Luca Marinozzi got his Master Degree in Physics in 2011 at University of Milan with a work on particle sizing. After that he won a grant at University of Milan working in a spin off and collaborating to build an optical-base biosensor. In 2012 he started to work in a Japanese Photomask company as Laser Writing Engineer for three years. From 2016 on he is working in Cariboni Fivep as optics developer and light engineering area coordinator.
Impact of Spectrum and Color Temperature on Circadian Clock and Melatonin Suppression – Spectra Model and Installed Projects
In order to evaluate the impact of white LED sources on circadian clock we started our work considering the model by Rea et al. and the simplified model proposed by Bellia and Seraceni.

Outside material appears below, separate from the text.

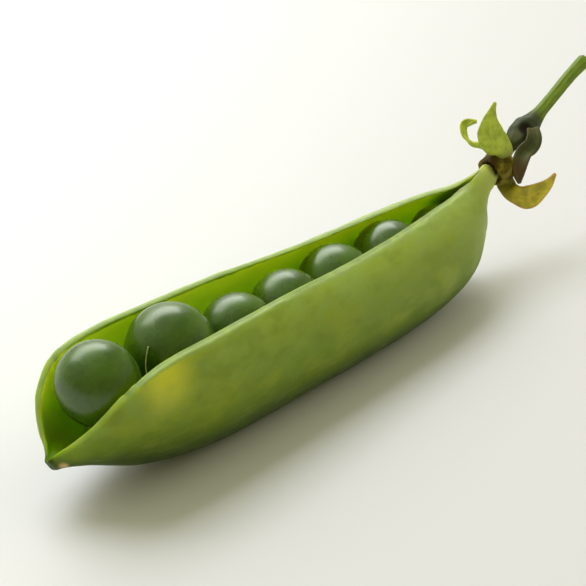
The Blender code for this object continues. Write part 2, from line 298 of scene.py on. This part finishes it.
def build_valves():
    """The shell, with rounded rims, a raised lip and back seam, and soft bulges where the peas press."""
    obj = copy_of_node("pod_shell", "pod_valves")
    outline = Outline([v.co / MM for v in obj.data.vertices])
    bpy.ops.object.mode_set(mode="EDIT")

    def on_rim(edge):
        if not edge.is_manifold or edge.calc_face_angle() < math.radians(50):
            return False
        a, b = (v.co / MM for v in edge.verts)
        run = (b - a).normalized()
        return abs(run.y) < 0.75 and a.z > outline.at(a.x)[0] - 1.2 and a.x < NECK_END

    choose(obj, "EDGE", on_rim)
    bpy.ops.mesh.bevel(offset=RIM_BEVEL * MM, segments=2, profile=0.6, affect="EDGES")
    bpy.ops.object.mode_set(mode="OBJECT")
    subdivide(obj, 2)

    peas = []
    for node in PEA_NODES:
        low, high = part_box(node)
        peas.append(((low + high) / 2 / MM, (high.z - low.z) / 2 / MM))
    mesh = obj.data
    normals = [n.vector.copy() for n in mesh.vertex_normals]
    inside, lip, rim_face, height, moved = [], [], [], [], []
    for vertex, normal in zip(mesh.vertices, normals):
        p = vertex.co / MM
        rim, belly, half, mouth = outline.at(p.x)
        out = Vector((0.0, p.y, p.z - belly - (rim - belly) * 0.45))
        facing = normal.dot(out.normalized()) if out.length > 1e-6 else 1.0
        closing = smooth(CLOSED_FROM - 2.0, CLOSED_FROM + 1.5, p.x)
        within = (1 - smooth(-0.25, 0.3, facing)) * (1 - closing)
        share = (p.z - belly) / max(rim - belly, 0.5)
        below = rim - p.z
        beside = abs(p.y) - mouth
        on_top = (1 - smooth(0.2, 0.5, below)) * (1 - smooth(RIM_WALL, RIM_WALL + 0.4, beside))
        fine = 0.2 if p.y < 0 else 0.36
        edge = math.exp(-(((beside - RIM_WALL) / fine) ** 2)) * (1 - smooth(0.1, LIP_DEPTH, below))
        inside.append(within)
        lip.append(edge)
        rim_face.append(on_top * (1 - closing))
        height.append(share)

        push = LIP_RAISE * edge
        groove = math.exp(-(((below - LINING_STEP_BELOW) / 0.22) ** 2)) * within
        push -= LINING_STEP * groove
        keel = math.exp(-((p.y / 0.5) ** 2)) * (1 - smooth(0.1, 0.3, share)) * smooth(0.25, 0.8, p.z)
        push += SEAM_RAISE * keel * (1 - within)
        for centre, radius in peas:
            away = Vector((p.x - centre.x, 0.0, (p.z - centre.z) * 0.7)).length / radius
            push += BULGE * math.exp(-((away / 0.75) ** 2)) * (1 - within) * (1 - on_top)
        neck = smooth(NECK_FROM - 3.0, NECK_FROM + 2.0, p.x) * (1 - within)
        around = math.atan2(p.y, p.z - belly - 1.0)
        ridges = math.sin(NECK_RIDGES * around + 0.6 * p.x) - 1.2
        push += NECK_RIDGE_HEIGHT * neck * ridges * (1 - edge)
        push += 0.045 * soft_noise(p, 4.0) + 0.02 * soft_noise(p, 1.2, 1.0)
        if p.z < 0.3:
            push *= smooth(0.02, 0.3, p.z)
        place = p + normal * push
        if p.x < NECK_END:
            place.y -= math.copysign(mouth * closing * math.exp(-max(beside, 0.0)), p.y)
        flare = math.exp(-(((p.x - BEAK_X) / BEAK_REACH) ** 2))
        flare = flare * smooth(0.5, 3.0, p.y) * smooth(0.35, 0.75, share)
        place += flare * Vector(BEAK_FLARE)
        moved.append(place)
    for vertex, place in zip(mesh.vertices, moved):
        vertex.co = place * MM
        vertex.co.z = max(vertex.co.z, 0.0)
    set_attribute(obj, "inside", inside)
    set_attribute(obj, "lip", lip)
    set_attribute(obj, "rim_face", rim_face)
    set_attribute(obj, "height", height)
    shade_smooth(obj)
    return finish_piece(obj, pod_skin(), "pod", "pod_shell")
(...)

As light sources, we considered a continuum spectrum distribution both from white phosphor converted LED for general lighting purpose available in the market and applying a suitable computational model, calculating, for each used source, the color temperature correlated to the Planckian curve (CCT), the chromatic coordinates, the color rendering index (CRI), the dominant wavelength and GAMUT AREA INDEX (GAI).
Starting from market available general lighting LED, as first step we calculated the CLA (Circadian Effects of Light) accordingly with the model defined by Rea et al. and the simplified one by Bellia and Seraceni. We used the following approach: first we considered LED sources having different color temperature within the same technology platform; then we considered LED with different technology platform and different spectral distribution but with the same nominal correlated color temperature.
As second step of our research, in order to enlarge the dataset to be analyzed, we performed the same calculation using a large number of numerical generated spectra.
Trying to validate the hypothesis of CCT as the only one good estimator for circadian light impact, we compared the results of our measurements and calculations with those obtained by our references and reported only as a function of CCT. Starting from our results, we investigated the presence of strong correlations that enable us to consider a more suitable set of parameters as good estimator for CLA.
After the validation of this approach, we took into account some installed projects. Based on regulation requirements we calculated the lux level that reach the eye of the observer in different urban settings: a M-class road model, a cycle-pedestrian path and a park installation. For each setting we considered different photometric distributions, fluxes, CCT and spectrum applying the previous model to obtain the map of circadian light and melatonin suppression for each installation.